Figure 1: Different Data Subject Areas
Do you need to master every subject area? Probably not. MDM projects focus on subject areas that suffer the most from inaccuracies, mistakes, and misunderstandings, for instance, customers with inaccurate identification numbers, products missing descriptive information, or an employee with an inaccurate start date. The idea behind master data management is to establish rules, guidelines, and rigor for subject areas data.
The rules associated with identifying a customer are typically well defined within a company. The rules associated with adding a new product to the sales catalog are also well defined. The thing to keep in mind is that the rules associated with product will have nothing to do with customers. Additionally, most companies have rules that limit what customer data can be modified. They also have rules that restrict how product information can be manipulated.. The idea behind MDM is to manage these rules and methods in a manner where all application systems manipulate reference data in a consistent way.
Implementing MDM isn’t just about building and deploying a server that contains the “master list” of reference data; that’s the easy part. MDM’s real challenge is integrating the functionality into the multitude of application systems that exist within a company. The idea is that when a new customer is added, all systems are aware of the change and have equal access to that data.

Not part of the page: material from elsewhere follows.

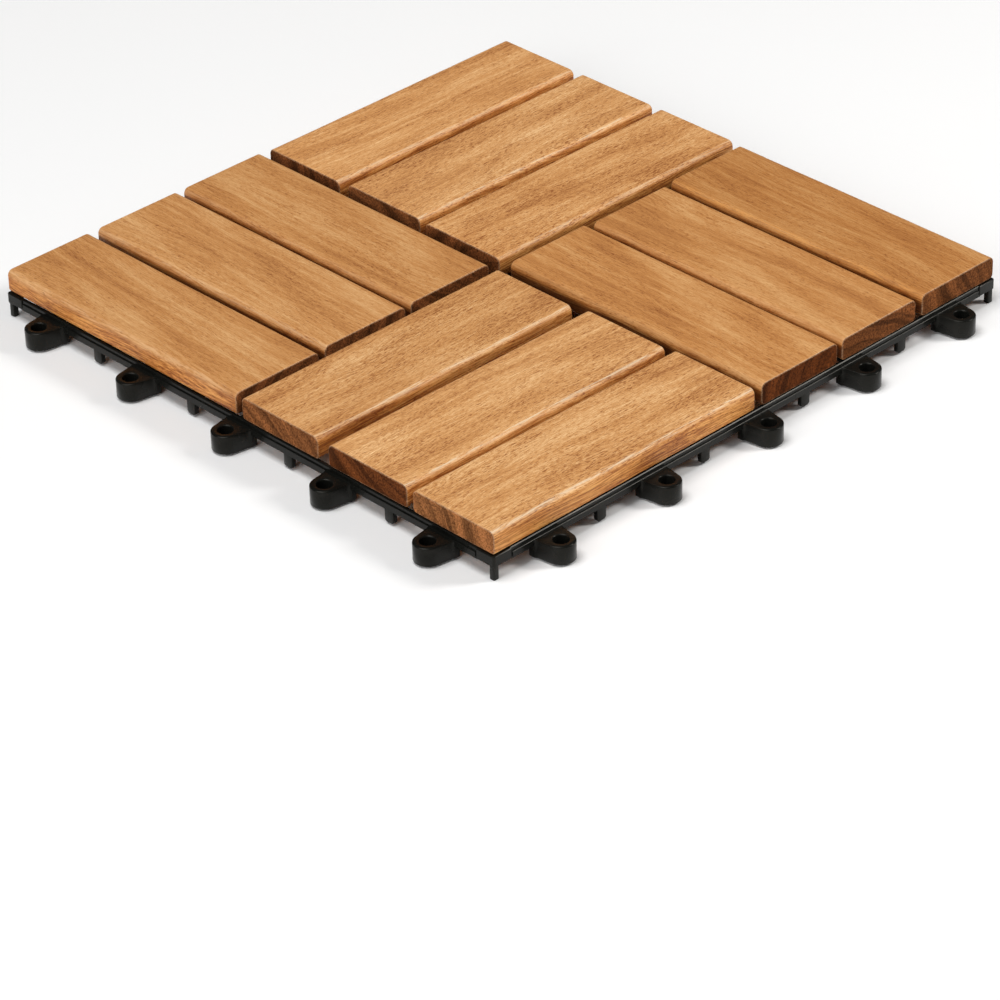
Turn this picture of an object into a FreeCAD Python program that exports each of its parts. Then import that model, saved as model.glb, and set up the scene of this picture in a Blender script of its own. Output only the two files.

For instance, one of the most universal challenges in business today is managing a customer’s marketing preferences. When a customer asks to opt out of all marketing communications, it’s important that all systems are aware of this choice. Problems typically occur when a particular data element can be modified from multiple different locations (e.g., a web page, an 800 number, or even the US Postal Service). MDM provides the solution for ensuring that the master data is managed correctly and that all systems become aware of the change (and the new data) in a manner that supports the businesses needs.